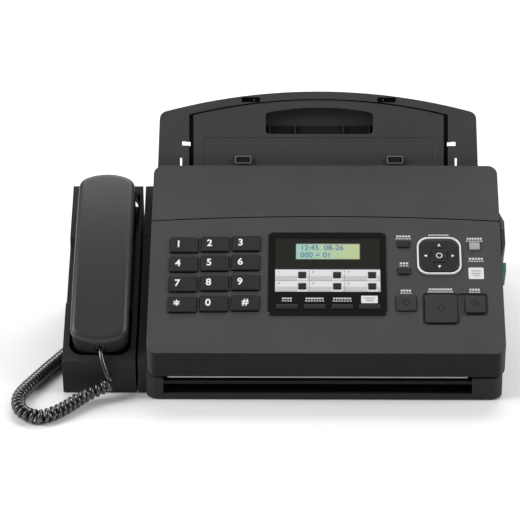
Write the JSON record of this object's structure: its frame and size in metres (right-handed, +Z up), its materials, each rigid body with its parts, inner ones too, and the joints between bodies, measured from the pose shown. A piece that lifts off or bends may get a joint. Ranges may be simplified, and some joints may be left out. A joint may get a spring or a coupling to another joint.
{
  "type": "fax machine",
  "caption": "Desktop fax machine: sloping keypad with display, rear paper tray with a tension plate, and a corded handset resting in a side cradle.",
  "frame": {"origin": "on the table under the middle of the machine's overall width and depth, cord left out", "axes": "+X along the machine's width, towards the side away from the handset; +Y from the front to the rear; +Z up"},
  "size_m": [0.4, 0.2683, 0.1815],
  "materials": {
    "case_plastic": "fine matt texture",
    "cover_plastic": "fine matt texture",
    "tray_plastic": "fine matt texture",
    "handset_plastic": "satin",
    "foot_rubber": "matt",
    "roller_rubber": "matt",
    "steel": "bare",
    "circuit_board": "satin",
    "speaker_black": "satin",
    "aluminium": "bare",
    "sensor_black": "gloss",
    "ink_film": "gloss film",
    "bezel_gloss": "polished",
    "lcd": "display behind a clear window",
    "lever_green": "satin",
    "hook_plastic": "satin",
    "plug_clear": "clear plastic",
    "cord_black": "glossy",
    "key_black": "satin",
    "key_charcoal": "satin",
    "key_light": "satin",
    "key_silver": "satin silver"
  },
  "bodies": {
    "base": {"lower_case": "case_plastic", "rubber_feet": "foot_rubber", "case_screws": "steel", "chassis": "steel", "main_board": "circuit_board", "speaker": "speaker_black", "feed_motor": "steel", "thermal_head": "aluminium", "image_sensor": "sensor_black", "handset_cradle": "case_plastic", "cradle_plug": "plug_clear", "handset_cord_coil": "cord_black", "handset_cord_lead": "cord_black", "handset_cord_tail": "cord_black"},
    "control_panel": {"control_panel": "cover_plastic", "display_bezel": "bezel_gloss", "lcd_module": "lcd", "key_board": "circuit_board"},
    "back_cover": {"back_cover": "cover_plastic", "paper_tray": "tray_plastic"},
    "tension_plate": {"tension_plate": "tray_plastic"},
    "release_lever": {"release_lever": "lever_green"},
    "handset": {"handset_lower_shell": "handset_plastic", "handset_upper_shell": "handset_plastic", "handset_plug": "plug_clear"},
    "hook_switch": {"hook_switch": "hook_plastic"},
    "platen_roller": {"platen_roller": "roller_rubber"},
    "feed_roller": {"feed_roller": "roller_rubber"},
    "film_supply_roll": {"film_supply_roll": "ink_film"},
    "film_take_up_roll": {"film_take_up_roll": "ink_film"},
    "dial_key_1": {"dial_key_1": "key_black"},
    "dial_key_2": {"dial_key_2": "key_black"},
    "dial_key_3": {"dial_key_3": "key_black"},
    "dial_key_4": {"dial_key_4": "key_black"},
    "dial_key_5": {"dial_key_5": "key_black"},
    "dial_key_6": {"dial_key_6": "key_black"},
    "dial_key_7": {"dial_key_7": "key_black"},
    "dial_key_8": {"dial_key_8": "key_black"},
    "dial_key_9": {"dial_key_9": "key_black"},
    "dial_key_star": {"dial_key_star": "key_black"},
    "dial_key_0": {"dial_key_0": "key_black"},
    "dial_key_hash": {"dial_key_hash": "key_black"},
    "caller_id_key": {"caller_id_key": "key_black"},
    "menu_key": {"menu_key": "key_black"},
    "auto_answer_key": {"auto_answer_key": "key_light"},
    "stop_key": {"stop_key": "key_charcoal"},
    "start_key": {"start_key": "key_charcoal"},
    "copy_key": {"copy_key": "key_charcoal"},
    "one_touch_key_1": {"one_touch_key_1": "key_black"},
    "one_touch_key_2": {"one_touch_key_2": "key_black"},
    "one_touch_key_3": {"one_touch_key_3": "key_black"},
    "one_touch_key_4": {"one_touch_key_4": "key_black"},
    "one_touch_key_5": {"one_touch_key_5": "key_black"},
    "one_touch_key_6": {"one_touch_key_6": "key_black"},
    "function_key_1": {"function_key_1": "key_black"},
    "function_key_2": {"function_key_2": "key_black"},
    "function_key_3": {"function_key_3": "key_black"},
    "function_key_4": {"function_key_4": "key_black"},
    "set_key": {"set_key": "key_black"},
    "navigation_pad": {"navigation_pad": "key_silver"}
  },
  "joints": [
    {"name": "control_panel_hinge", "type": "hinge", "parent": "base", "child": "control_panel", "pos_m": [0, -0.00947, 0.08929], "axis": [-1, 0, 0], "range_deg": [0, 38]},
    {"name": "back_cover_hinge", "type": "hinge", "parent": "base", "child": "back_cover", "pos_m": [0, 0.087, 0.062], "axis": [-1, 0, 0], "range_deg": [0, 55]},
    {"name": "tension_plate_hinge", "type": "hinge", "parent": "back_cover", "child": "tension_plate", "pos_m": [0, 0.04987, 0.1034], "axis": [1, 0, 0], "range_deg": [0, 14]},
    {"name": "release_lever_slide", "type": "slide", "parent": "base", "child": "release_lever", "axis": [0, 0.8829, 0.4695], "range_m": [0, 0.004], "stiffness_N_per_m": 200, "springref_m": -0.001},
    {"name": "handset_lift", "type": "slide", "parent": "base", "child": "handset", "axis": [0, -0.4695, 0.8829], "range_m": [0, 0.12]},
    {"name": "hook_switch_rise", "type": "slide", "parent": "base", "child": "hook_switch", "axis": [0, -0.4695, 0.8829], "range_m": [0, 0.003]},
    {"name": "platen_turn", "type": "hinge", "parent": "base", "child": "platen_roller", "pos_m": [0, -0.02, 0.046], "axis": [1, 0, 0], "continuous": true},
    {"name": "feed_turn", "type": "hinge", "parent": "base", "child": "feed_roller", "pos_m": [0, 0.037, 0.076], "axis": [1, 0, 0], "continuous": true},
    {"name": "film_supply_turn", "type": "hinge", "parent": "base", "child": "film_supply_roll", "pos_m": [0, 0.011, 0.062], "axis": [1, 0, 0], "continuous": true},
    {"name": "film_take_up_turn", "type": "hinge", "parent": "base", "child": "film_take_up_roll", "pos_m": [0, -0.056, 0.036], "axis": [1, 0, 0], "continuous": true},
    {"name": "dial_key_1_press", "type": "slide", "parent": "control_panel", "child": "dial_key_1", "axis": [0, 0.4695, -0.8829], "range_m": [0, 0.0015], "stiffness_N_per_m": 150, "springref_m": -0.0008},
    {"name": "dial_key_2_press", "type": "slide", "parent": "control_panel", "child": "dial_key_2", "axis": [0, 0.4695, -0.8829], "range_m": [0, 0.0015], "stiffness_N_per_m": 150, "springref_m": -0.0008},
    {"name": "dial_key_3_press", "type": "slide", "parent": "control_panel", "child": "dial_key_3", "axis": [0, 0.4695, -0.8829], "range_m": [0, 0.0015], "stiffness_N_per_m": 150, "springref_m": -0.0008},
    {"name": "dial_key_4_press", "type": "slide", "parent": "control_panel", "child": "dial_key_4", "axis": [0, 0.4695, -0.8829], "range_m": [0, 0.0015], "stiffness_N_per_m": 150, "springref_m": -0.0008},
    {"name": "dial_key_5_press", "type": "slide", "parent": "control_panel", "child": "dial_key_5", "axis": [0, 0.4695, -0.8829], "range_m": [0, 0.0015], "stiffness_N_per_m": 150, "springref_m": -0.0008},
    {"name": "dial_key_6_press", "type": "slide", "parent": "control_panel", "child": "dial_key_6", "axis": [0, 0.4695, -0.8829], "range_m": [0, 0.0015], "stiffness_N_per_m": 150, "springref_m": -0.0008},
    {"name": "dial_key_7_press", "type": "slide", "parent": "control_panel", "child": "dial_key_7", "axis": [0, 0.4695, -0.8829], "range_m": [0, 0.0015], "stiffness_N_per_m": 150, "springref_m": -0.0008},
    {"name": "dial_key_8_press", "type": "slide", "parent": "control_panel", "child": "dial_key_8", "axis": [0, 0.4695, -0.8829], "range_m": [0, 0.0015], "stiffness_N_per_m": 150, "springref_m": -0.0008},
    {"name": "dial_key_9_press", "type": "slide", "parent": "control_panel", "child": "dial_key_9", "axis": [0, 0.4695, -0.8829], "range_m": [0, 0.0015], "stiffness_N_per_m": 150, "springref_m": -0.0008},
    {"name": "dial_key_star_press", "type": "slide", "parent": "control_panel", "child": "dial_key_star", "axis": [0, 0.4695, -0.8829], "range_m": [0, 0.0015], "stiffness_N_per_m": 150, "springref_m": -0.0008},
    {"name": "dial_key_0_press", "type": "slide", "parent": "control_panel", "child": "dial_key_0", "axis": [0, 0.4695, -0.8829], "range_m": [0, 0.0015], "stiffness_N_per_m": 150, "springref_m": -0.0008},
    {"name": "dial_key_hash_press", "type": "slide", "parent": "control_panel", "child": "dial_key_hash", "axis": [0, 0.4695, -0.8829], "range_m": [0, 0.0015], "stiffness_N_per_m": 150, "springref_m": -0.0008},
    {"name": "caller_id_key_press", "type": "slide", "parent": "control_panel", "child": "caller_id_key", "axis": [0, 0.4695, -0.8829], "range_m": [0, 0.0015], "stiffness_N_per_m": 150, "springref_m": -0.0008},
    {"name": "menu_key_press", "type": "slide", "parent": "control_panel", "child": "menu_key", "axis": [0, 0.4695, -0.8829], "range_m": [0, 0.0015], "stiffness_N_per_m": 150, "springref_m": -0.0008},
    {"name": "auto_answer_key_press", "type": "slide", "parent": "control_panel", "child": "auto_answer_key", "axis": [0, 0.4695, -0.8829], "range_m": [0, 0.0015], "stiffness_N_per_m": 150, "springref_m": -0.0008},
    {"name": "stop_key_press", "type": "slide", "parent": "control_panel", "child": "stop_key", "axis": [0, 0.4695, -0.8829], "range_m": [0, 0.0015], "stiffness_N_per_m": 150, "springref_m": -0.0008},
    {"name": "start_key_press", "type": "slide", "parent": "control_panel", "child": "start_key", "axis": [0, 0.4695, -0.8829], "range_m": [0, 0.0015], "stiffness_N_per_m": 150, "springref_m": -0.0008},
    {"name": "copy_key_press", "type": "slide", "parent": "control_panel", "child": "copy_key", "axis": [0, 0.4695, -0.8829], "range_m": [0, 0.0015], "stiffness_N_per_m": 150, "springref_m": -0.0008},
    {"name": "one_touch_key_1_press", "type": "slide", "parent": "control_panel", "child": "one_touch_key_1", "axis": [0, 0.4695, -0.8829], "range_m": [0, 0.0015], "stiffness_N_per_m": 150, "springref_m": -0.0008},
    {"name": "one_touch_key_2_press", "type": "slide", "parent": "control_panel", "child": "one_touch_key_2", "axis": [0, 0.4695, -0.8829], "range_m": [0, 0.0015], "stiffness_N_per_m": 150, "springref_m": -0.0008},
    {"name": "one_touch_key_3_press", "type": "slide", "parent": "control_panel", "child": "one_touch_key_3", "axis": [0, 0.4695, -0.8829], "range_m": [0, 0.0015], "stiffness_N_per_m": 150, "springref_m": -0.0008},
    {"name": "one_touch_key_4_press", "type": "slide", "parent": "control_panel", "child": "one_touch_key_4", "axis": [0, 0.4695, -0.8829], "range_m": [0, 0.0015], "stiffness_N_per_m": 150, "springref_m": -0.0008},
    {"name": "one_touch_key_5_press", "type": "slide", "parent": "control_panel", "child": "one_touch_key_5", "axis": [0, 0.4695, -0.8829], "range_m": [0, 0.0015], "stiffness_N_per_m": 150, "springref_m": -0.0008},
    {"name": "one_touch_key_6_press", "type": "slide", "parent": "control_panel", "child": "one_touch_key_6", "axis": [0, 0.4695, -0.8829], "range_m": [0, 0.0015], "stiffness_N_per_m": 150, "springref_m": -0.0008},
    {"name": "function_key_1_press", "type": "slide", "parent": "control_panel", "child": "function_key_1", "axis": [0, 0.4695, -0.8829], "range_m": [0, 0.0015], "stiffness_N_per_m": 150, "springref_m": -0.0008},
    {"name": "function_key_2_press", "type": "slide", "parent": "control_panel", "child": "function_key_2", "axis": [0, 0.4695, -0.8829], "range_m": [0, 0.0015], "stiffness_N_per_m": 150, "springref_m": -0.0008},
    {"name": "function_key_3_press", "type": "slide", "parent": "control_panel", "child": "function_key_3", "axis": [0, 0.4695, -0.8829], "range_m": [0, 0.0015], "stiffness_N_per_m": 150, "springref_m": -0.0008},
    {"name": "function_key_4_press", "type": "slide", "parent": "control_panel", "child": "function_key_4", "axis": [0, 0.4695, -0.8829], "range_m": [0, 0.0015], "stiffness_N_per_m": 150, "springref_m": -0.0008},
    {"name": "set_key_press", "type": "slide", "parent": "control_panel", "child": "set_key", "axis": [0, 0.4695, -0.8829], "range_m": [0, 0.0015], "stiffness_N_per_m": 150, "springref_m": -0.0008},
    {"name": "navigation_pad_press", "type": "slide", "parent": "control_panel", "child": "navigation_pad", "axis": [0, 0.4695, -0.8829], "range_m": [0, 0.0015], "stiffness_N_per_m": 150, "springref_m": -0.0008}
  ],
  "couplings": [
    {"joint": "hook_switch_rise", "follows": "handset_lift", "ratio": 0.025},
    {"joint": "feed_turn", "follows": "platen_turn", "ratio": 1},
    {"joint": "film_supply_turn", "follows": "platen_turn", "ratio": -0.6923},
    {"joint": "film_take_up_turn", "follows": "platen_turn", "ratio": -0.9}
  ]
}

## Task objective
Check each line above for the word "materials" and copy the ones that have it.

## Response to the task
Write the JSON record of this object's structure: its frame and size in metres (right-handed, +Z up), its materials, each rigid body with its parts, inner ones too, and the joints between bodies, measured from the pose shown. A piece that lifts off or bends may get a joint. Ranges may be simplified, and some joints may be left out. A joint may get a spring or a coupling to another joint.
  "materials": {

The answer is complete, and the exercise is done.